Keith paced back and forth in front of the large castle monitors. It was odd. Since the day they had stepped into the castle of lions, the monitors had been constantly decorated with the little splashes of red that indicated a nearby distress signal. Day and night, there were at least two or three red pulses, until three days ago, when Voltron had rescued a planet of tentacled monkey looking aliens from the very last Galran outpost.

Keith had celebrated along with the rest of the team, knowing it was only a matter of time before another red dot called out to the Castle of Lions.

It hadn't. Three days and not one planet needed assistance. Logically, Keith knew that the war was over. The constant battle was done. But seeing the pure blue monitor sent a chill up Keith's spine.

Just for a moment, Keith saw the piercing, half animal, half machine gaze of Sendak reflecting in the monitors. He swore, whirling around.

Nothing. Just like the monitors.

He went to run a diagnostic test like Coran had shown him one sleepless night. Just as he leaned down to pop open the hatch below the console, the monitor flashed, and a picture of Princess Allura flashed across the screen.

Keith hit the answer* button. Princess Allura's voice echoed through the wide space.

"Keith?"

She didn't seem alarmed. Keith sighed in relief.

"Hi."

The wavelengths across the screen bobbed up and down as Allura spoke.

"Is everything in the castle well?" she asked.

"Yup," Keith ran his eyes over the blue screens. "It's quiet."

Allura, bless her soul, got to the point quickly.

"Your mother wants to see you," she stated.

Keith froze. See, normally, he would be doing anything he could to avoid thinking about Sendak's invasion. But now, just outside of Earth's atmosphere, Keith's brain had latched onto his paranoia to avoid thinking about Earth.

Keith was a punk. He knew it, everybody else knew it. Foster parents knew it, the system knew it, teachers knew it. His flight instructors knew it. The only people who didn't seem to get the memo were the Shiroganes.

Keith's mind flicked back to the day he had first met Takashi Shirogane.

Eight years old, brand new city. His new family didn't give a quiznack, which is how he ended up running full sprint through San Francisco from their enraged son. Some jerk who Keith honestly couldn't remember anything about other than his ridiculously huge ears, which, apparently, were a bad idea to mention. He'd already gotten clocked once, and Keith couldn't breathe through his bleeding nose.

He had heard Dumbo coming up behind him, so he chanced a glance back.

BOOM. He fell, along with the person he had crashed into and their groceries. He wiped the blood off his nose with the back of his hand, nervously glancing at the person he had knocked over.

Fifteen-year-old Shiro had taken one look at him and decided to fight somebody. Fortunately, not Keith.

After Keith's tormentor ran away crying, Shiro had taken Keith back to his house. Atsuko, Shiro's mother, and Akihide, Shiro's grandfather, had barely laid eyes on the grocery-laden kid with blood dripping out of his nose before they too, decided that they were going to protect Keith.

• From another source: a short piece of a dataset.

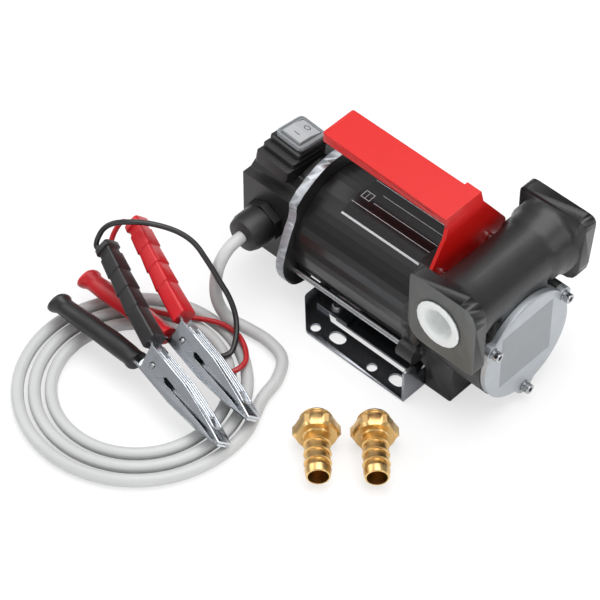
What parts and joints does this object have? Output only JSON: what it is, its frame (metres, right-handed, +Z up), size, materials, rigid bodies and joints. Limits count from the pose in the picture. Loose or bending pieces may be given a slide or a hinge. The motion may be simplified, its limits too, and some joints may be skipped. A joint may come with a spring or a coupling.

Keith had struggled, day after day, to be worthy of the love that Atsuko showed him, to follow every lesson that Akihide had drilled into the two boys. And for a while, he did okay. He stopped fighting, stopped talking back to teachers. He made it into the Garrison, which, God knows, was only thanks to Shiro's relentlessness.

And then Shiro disappeared and everything fell apart. At home, Keith did his best to help out Atsuko, especially as Akihide got sick.

Keith wasn't home when Akihide died. He was in the back of a cop car, for punching out the teeth of a guy who thought that it would be funny to make a joke about "pilot error."

Failure after failure. Keith had closed himself off. When he went back to the Garrison for spring semester, it was fine, for a while. As long as Keith kept training, kept flying, kept working, he had it all under control. Until he didn't.

Keith remembered making that call to Atsuko after he got kicked out. Remembered his guilt and shame. Remembered the concern in her voice. Remembered feeling so unworthy of it. Hanging up, and deciding to go home, to that lonely shack.

Keith didn't regret the decision to cut himself off from his foster mom. He genuinely believed she was better off without him. But the longer he spent in space, the more he wished he'd said goodbye.

"Keith?" Allura's voice shattered through his thoughts. "Keith, are you all right?"

He shook his head. "Yeah. Uh, someone has to watch the castle."

He hated how weak that excuse sounded, even to his own ears.

"I'm going to call Coran, he can handle the castle on his own," Allura said. Keith couldn't think of another excuse to avoid the mess he had created for himself.

"Oh, okay."

Forty minutes later, Keith knocked on the door of the only place that felt like home. When Atsuko opened the door, she just looked at him. Keith felt like that eight-year-old kid again as her eyes filled up with tears. She smiled, and he knew, right then, that all was forgiven.